=== WRITTEN REQUEST ===
Exactly repeat the full listing that follows.

=== MATERIAL PROVIDED ===
>>>>>
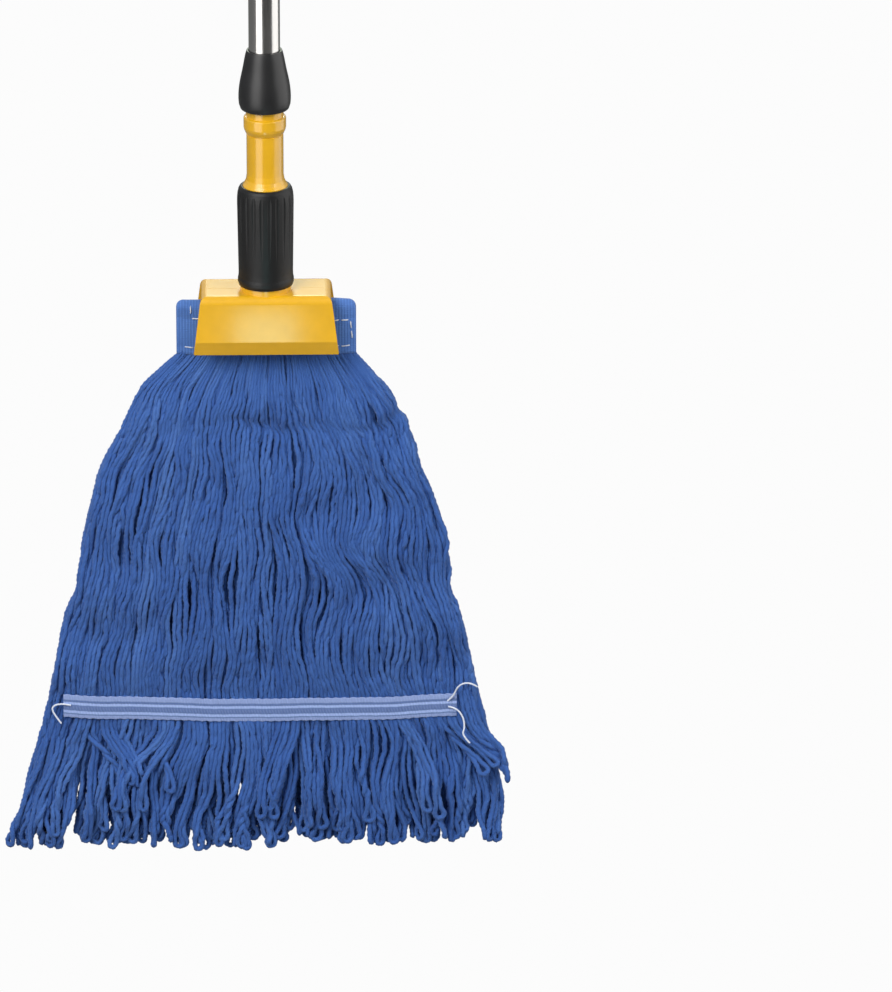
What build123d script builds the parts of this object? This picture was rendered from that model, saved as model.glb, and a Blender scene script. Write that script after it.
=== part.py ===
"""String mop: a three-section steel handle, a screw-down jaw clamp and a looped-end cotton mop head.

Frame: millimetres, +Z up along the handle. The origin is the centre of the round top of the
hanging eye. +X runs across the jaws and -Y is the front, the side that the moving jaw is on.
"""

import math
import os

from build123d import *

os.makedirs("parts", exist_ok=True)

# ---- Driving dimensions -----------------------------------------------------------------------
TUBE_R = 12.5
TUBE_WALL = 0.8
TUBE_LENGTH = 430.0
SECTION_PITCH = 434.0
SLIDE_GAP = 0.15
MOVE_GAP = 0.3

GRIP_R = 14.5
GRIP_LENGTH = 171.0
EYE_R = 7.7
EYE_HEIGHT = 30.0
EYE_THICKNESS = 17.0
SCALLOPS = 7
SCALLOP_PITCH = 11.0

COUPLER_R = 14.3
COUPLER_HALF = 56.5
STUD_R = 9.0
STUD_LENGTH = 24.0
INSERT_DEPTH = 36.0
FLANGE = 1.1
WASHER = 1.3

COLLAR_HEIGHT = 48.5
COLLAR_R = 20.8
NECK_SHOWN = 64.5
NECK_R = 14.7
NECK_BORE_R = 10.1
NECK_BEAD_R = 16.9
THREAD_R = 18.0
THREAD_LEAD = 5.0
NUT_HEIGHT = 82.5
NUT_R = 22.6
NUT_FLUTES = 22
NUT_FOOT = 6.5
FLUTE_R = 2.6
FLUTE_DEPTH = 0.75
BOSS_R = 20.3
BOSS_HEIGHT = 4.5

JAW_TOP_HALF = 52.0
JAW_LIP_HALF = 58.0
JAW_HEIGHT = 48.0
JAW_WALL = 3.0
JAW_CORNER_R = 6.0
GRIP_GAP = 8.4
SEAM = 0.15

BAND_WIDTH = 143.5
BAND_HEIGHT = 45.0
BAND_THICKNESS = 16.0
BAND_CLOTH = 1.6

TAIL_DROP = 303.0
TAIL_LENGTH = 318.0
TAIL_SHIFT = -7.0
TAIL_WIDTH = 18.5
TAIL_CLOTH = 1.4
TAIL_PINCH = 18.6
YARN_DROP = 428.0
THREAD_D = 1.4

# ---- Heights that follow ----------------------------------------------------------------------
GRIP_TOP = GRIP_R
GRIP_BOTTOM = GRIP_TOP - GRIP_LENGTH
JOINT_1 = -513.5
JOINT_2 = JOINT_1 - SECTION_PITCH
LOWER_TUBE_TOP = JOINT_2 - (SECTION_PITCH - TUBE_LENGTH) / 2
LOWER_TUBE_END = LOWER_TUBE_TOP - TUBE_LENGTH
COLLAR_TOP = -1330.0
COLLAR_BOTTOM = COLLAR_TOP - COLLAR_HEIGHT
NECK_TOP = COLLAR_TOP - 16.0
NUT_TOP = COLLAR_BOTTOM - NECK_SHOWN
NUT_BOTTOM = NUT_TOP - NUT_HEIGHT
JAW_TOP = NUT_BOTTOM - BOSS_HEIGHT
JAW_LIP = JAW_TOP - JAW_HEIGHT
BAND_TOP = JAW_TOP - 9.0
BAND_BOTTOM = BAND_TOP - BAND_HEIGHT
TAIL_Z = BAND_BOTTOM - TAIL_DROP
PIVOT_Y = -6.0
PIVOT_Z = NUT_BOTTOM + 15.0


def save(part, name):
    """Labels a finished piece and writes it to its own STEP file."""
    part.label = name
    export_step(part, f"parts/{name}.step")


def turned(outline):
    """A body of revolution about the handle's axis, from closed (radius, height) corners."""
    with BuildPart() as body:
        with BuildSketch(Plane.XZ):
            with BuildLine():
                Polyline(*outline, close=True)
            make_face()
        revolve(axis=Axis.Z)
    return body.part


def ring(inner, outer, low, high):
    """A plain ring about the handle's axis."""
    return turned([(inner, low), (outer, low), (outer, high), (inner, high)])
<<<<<
=== EXERCISE SOLUTION ===
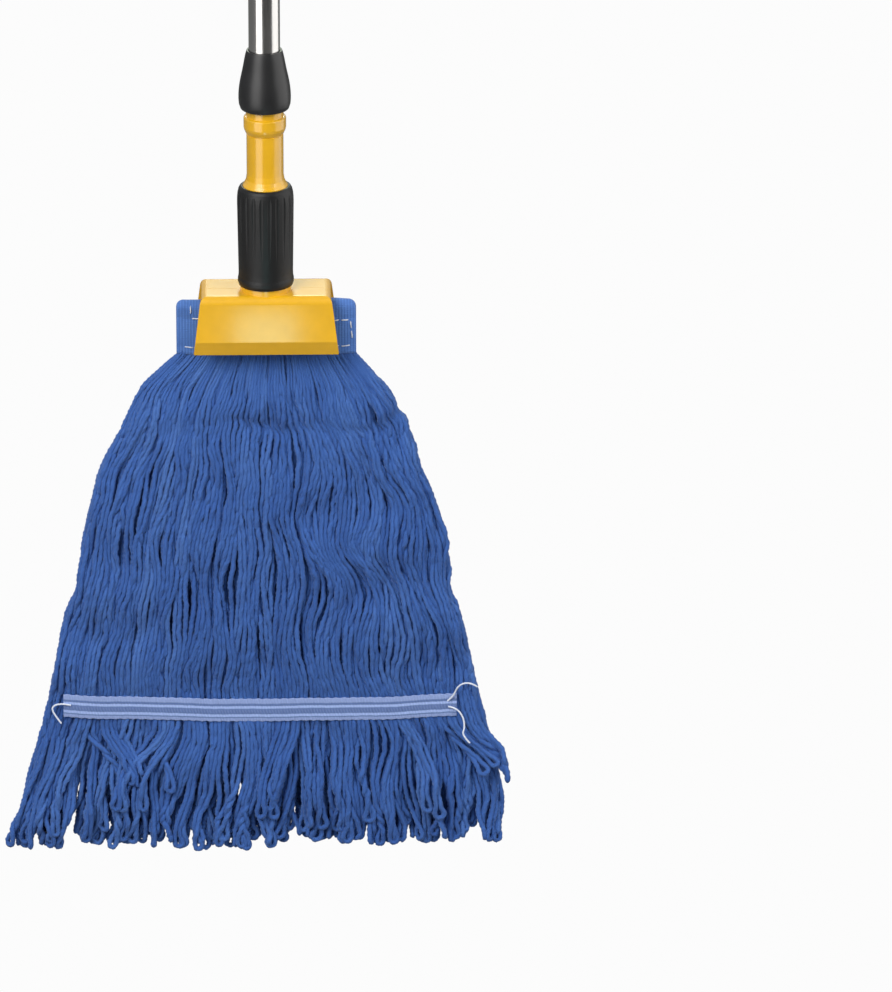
What build123d script builds the parts of this object? This picture was rendered from that model, saved as model.glb, and a Blender scene script. Write that script after it.
=== part.py ===
"""String mop: a three-section steel handle, a screw-down jaw clamp and a looped-end cotton mop head.

Frame: millimetres, +Z up along the handle. The origin is the centre of the round top of the
hanging eye. +X runs across the jaws and -Y is the front, the side that the moving jaw is on.
"""

import math
import os

from build123d import *

os.makedirs("parts", exist_ok=True)

# ---- Driving dimensions -----------------------------------------------------------------------
TUBE_R = 12.5
TUBE_WALL = 0.8
TUBE_LENGTH = 430.0
SECTION_PITCH = 434.0
SLIDE_GAP = 0.15
MOVE_GAP = 0.3

GRIP_R = 14.5
GRIP_LENGTH = 171.0
EYE_R = 7.7
EYE_HEIGHT = 30.0
EYE_THICKNESS = 17.0
SCALLOPS = 7
SCALLOP_PITCH = 11.0

COUPLER_R = 14.3
COUPLER_HALF = 56.5
STUD_R = 9.0
STUD_LENGTH = 24.0
INSERT_DEPTH = 36.0
FLANGE = 1.1
WASHER = 1.3

COLLAR_HEIGHT = 48.5
COLLAR_R = 20.8
NECK_SHOWN = 64.5
NECK_R = 14.7
NECK_BORE_R = 10.1
NECK_BEAD_R = 16.9
THREAD_R = 18.0
THREAD_LEAD = 5.0
NUT_HEIGHT = 82.5
NUT_R = 22.6
NUT_FLUTES = 22
NUT_FOOT = 6.5
FLUTE_R = 2.6
FLUTE_DEPTH = 0.75
BOSS_R = 20.3
BOSS_HEIGHT = 4.5

JAW_TOP_HALF = 52.0
JAW_LIP_HALF = 58.0
JAW_HEIGHT = 48.0
JAW_WALL = 3.0
JAW_CORNER_R = 6.0
GRIP_GAP = 8.4
SEAM = 0.15

BAND_WIDTH = 143.5
BAND_HEIGHT = 45.0
BAND_THICKNESS = 16.0
BAND_CLOTH = 1.6

TAIL_DROP = 303.0
TAIL_LENGTH = 318.0
TAIL_SHIFT = -7.0
TAIL_WIDTH = 18.5
TAIL_CLOTH = 1.4
TAIL_PINCH = 18.6
YARN_DROP = 428.0
THREAD_D = 1.4

# ---- Heights that follow ----------------------------------------------------------------------
GRIP_TOP = GRIP_R
GRIP_BOTTOM = GRIP_TOP - GRIP_LENGTH
JOINT_1 = -513.5
JOINT_2 = JOINT_1 - SECTION_PITCH
LOWER_TUBE_TOP = JOINT_2 - (SECTION_PITCH - TUBE_LENGTH) / 2
LOWER_TUBE_END = LOWER_TUBE_TOP - TUBE_LENGTH
COLLAR_TOP = -1330.0
COLLAR_BOTTOM = COLLAR_TOP - COLLAR_HEIGHT
NECK_TOP = COLLAR_TOP - 16.0
NUT_TOP = COLLAR_BOTTOM - NECK_SHOWN
NUT_BOTTOM = NUT_TOP - NUT_HEIGHT
JAW_TOP = NUT_BOTTOM - BOSS_HEIGHT
JAW_LIP = JAW_TOP - JAW_HEIGHT
BAND_TOP = JAW_TOP - 9.0
BAND_BOTTOM = BAND_TOP - BAND_HEIGHT
TAIL_Z = BAND_BOTTOM - TAIL_DROP
PIVOT_Y = -6.0
PIVOT_Z = NUT_BOTTOM + 15.0


def save(part, name):
    """Labels a finished piece and writes it to its own STEP file."""
    part.label = name
    export_step(part, f"parts/{name}.step")


def turned(outline):
    """A body of revolution about the handle's axis, from closed (radius, height) corners."""
    with BuildPart() as body:
        with BuildSketch(Plane.XZ):
            with BuildLine():
                Polyline(*outline, close=True)
            make_face()
        revolve(axis=Axis.Z)
    return body.part


def ring(inner, outer, low, high):
    """A plain ring about the handle's axis."""
    return turned([(inner, low), (outer, low), (outer, high), (inner, high)])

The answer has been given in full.